Jago Reeth no respiraba, había cogido aire y lo había retenido mientras intentaba decidir quizá si creer o no lo que Ben había dicho. Para Ben, ya no importaba lo que la gente creyera. Al final, tampoco importaba que Santo no fuera sangre de su sangre. Porque entendía que habían sido padre e hijo de la única manera que importaba serlo entre un hombre y un chico, una manera que tenía todo que ver con la historia y la experiencia y nada con una célula que nadaba a ciegas y penetra por puro azar en un óvulo. Así, sus fracasos eran igual de profundos de lo que lo habrían sido los de un padre biológico con su hijo. Porque todos sus movimientos paternales habían sido resultado del miedo y no del amor, siempre esperando a que Santo mostrara los colores de sus verdaderos orígenes. Como después de la adolescencia nunca conoció a ninguno de los amantes de su mujer, esperó a que las características menos deseables de ella se manifestaran en su hijo y cuando aparecía algo remotamente similar a Dellen, Ben centraba su atención y pasión en ello. Prácticamente moldeó a Santo a imagen y semejanza de su madre, tan grande fue el énfasis que puso en cualquier cosa que tuviera el niño que se pareciera a ella.

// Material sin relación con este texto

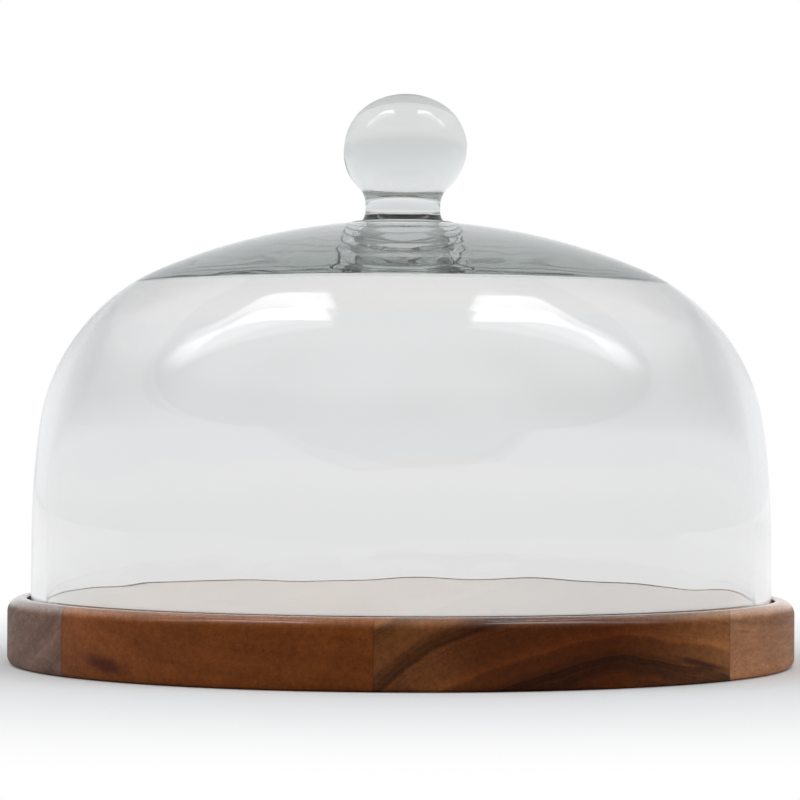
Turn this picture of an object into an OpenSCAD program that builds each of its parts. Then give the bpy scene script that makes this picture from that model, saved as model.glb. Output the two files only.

– No era hijo mío -repitió Ben. Qué patética era aquella verdad, veía ahora.
– Eres un puto mentiroso. Siempre lo fuiste -dijo Jago Reeth.
– Ojalá fuera así. -Ahora Ben apreció otro detalle. Lo vio todo claro y corrigió su malentendido anterior-. Ella habló con usted, ¿verdad? -le dijo a Reeth-. Pensé que se refería a la policía, pero no. Habló con usted.
– Señor Kerne -dijo la inspectora Hannaford-, no hace falta que diga nada.
– Necesita saber la verdad -dijo Ben-. Yo no tuve nada que ver con lo que le ocurrió a Jamie. No estaba allí.
– Embustero -dijo Jago Reeth con brusquedad-. ¿Qué ibas a decir?
– Es la verdad. Tuve un roce con él. Me echó de su fiesta. Pero salí a dar un paseo y luego me fui a casa. Lo que te contó Dellen… -No estaba seguro de si podría continuar, pero sabía que tenía que hacerlo, aunque sólo fuera para hacer lo único que podía hacerse para vengar la muerte de Santo-. Lo que le contó Dellen se lo contó por celos. Yo estaba con su hija, besuqueándonos. Nos dejamos llevar. Dellen lo vio y tuvo que desquitarse porque era lo que nos hacíamos el uno al otro. Ojo por ojo, diente por diente, juntos y separados, amor y odio, nunca importaba. Estábamos atados por algo de lo que no podíamos liberarnos.
– Mientes ahora como mentiste entonces.
– Así que fue a verle y le contó que yo hice… lo que fuera que le contara que hice. Pero yo sé sobre esa noche lo mismo que sabe usted y es lo que siempre he sabido: Jamie, su hijo, bajó a esa cueva por algún motivo después de la fiesta y allí murió.
– No te atrevas a afirmar eso, maldita sea -dijo Reeth, furioso-. Huiste. Te marchaste de Pengelly Cove y no regresaste nunca. Tenías motivos para irte y los dos sabemos cuáles eran.
– Sí, tenía motivos. Porque le dijera lo que le dijese, mi propio padre, como usted, creía que era culpable.
– Con toda la razón del mundo, joder.
– Lo que usted diga, señor Parsons. Como desee. Ahora y siempre, si quiere. Pero yo no estaba allí, así que supongo que su trabajo no ha terminado, ¿verdad? Porque lo que le dijo… Y fue ella quien se lo dijo, ¿verdad?, era mentira.
– ¿Por qué iba ella a…? ¿Por qué iba alguien a…?
Ben lo vio. La razón, la causa. Más allá del ojo por ojo y del amor y del odio, más allá del tira y afloja que había sido su relación durante casi treinta años, lo vio.
– Porque ella es así -dijo-. Porque es lo que hace, simplemente.
Lo dejó ahí. Se levantó. En la puerta de la cabaña se detuvo; quedaba un pequeño asunto por aclarar.
– ¿Me ha vigilado todo este tiempo, señor Parsons? -le preguntó a Reeth-. ¿Así ha sido su vida? ¿Su manera de definirse? ¿Esperando a que tuviera un hijo justo de la misma edad que tenía Jamie cuando murió y luego intervenir para matarlo?